## begin DATA

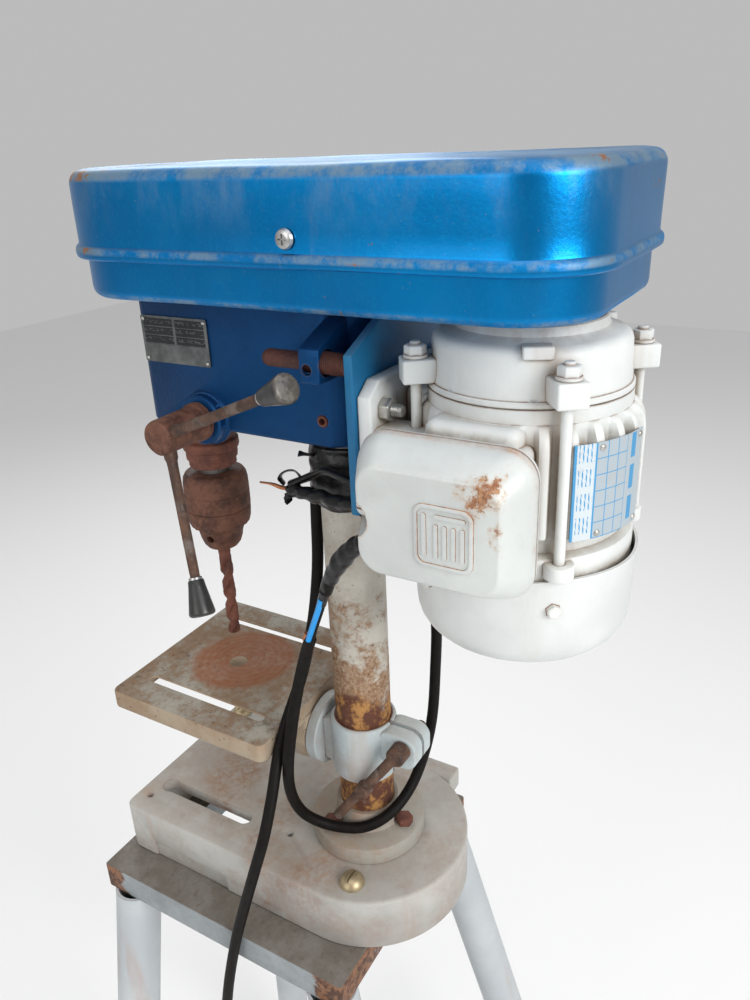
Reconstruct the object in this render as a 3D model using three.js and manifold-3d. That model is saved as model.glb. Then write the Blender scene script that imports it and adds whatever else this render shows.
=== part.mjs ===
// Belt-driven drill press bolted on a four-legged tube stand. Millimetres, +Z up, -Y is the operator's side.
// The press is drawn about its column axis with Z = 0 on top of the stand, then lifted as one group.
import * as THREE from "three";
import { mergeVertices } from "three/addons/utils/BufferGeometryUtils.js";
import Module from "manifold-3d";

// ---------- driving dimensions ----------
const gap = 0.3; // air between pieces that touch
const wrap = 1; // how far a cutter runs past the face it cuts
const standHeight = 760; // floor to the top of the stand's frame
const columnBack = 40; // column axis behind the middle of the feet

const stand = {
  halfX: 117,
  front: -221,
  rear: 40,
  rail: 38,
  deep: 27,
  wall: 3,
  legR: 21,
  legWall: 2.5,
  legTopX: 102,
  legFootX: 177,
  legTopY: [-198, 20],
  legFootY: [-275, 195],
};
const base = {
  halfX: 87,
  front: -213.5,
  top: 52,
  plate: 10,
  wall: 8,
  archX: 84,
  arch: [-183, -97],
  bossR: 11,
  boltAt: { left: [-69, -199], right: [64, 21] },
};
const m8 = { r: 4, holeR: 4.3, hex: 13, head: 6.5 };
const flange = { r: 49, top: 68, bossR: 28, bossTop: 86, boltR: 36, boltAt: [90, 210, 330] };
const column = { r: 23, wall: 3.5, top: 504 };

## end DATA

### GIVEN PROBLEM
From the first line above through the line that contains "const columnBack = 40;", quote each line exactly. Output nothing more.

### SOLUTION TO THIS TASK
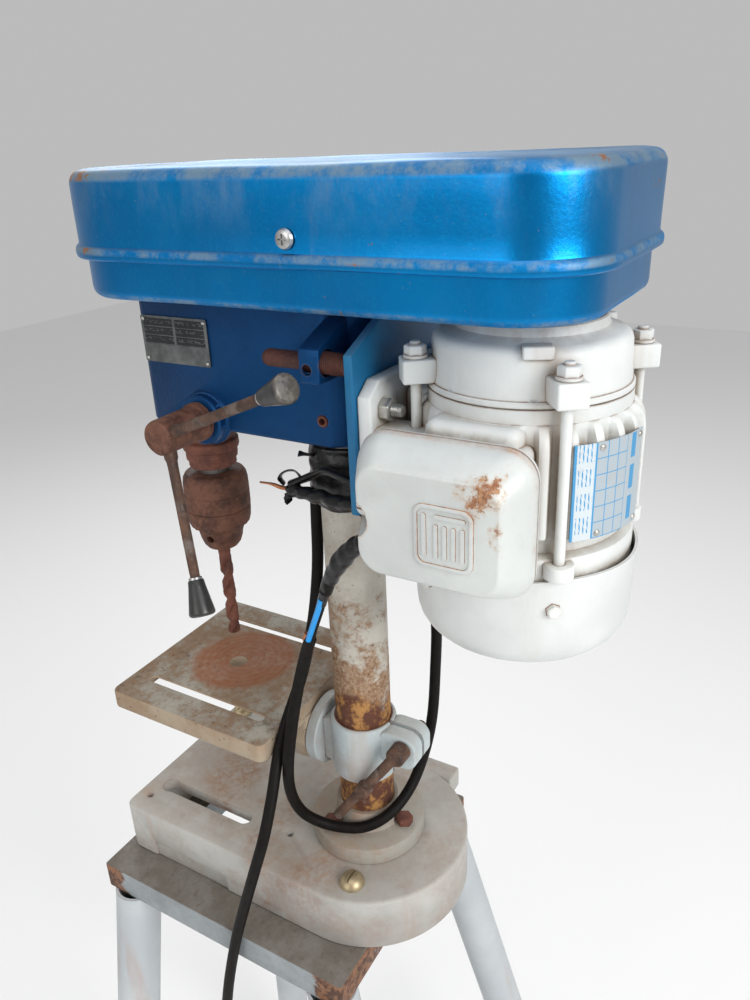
Reconstruct the object in this render as a 3D model using three.js and manifold-3d. That model is saved as model.glb. Then write the Blender scene script that imports it and adds whatever else this render shows.
=== part.mjs ===
// Belt-driven drill press bolted on a four-legged tube stand. Millimetres, +Z up, -Y is the operator's side.
// The press is drawn about its column axis with Z = 0 on top of the stand, then lifted as one group.
import * as THREE from "three";
import { mergeVertices } from "three/addons/utils/BufferGeometryUtils.js";
import Module from "manifold-3d";

// ---------- driving dimensions ----------
const gap = 0.3; // air between pieces that touch
const wrap = 1; // how far a cutter runs past the face it cuts
const standHeight = 760; // floor to the top of the stand's frame
const columnBack = 40; // column axis behind the middle of the feet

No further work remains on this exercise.